Tokenization is the digital representation of an asset on a shared ledger. Instead of a land title sitting in a government office, proof of ownership becomes a digital token — verifiable, transferable, and divisible.

For Papa Jonas, his land could be divided into small shares. He could sell a fraction to an investor in another city and use the money for his children.

For a cocoa farmer, a warehouse receipt could become a token usable as collateral for a loan or sellable to a distant buyer.

For a small business, an unpaid invoice could become a digital claim transferable in days.

Tokenization does not create wealth. It changes how value moves. It makes assets divisible, ownership transferable, and settlement faster.

Africa’s problem is not a lack of value. It is a lack of mechanisms to circulate that value. Tokenization provides one such mechanism.

What would a liquid Africa look like?

Imagine an Africa where value flows freely.

In this liquid Africa, Papa Jonas would have his land registered on a transparent digital system. He could sell a fraction to an investor in another city and keep the rest for his children. The land wouldn’t move — only the claim on it would.

A cocoa farmer would deposit her harvest in a certified warehouse. The warehouse would issue a digital token. She could use that token as collateral for a loan or sell it to a buyer in Europe. She would get better prices because she wouldn’t be forced to sell immediately.

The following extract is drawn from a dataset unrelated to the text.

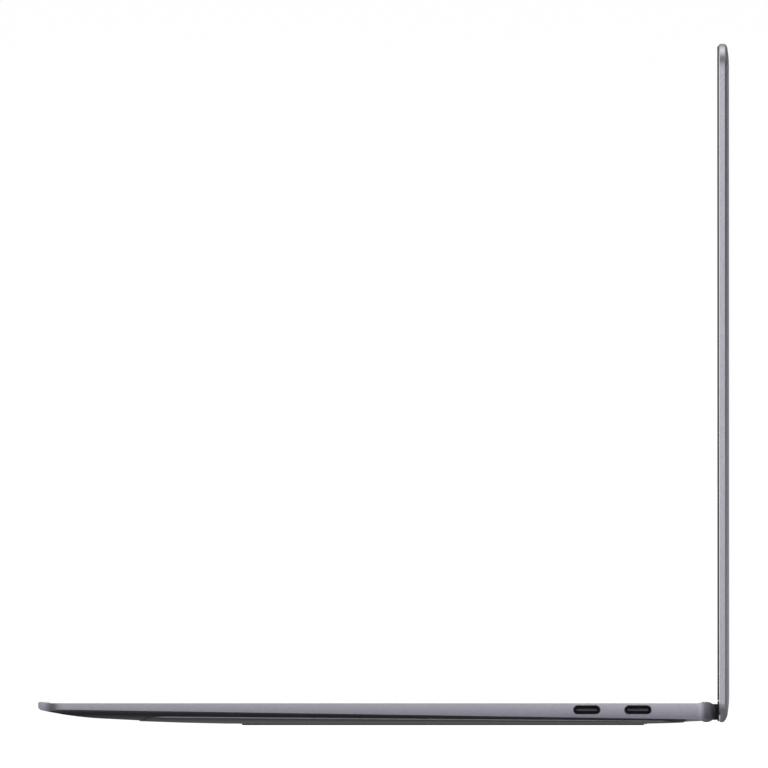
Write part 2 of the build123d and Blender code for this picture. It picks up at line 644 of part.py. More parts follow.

A small business in Douala with a 90-day invoice would convert it into a digital token and sell it at a small discount. The money would arrive within days.

Beyond these examples, a liquid Africa would undergo a deeper transformation. Governments and economies would become far less dependent on foreign capital and international financial circuits. Why? Because the wealth sitting idle on the continent — land, natural resources, businesses, real estate — could finally be mobilized locally.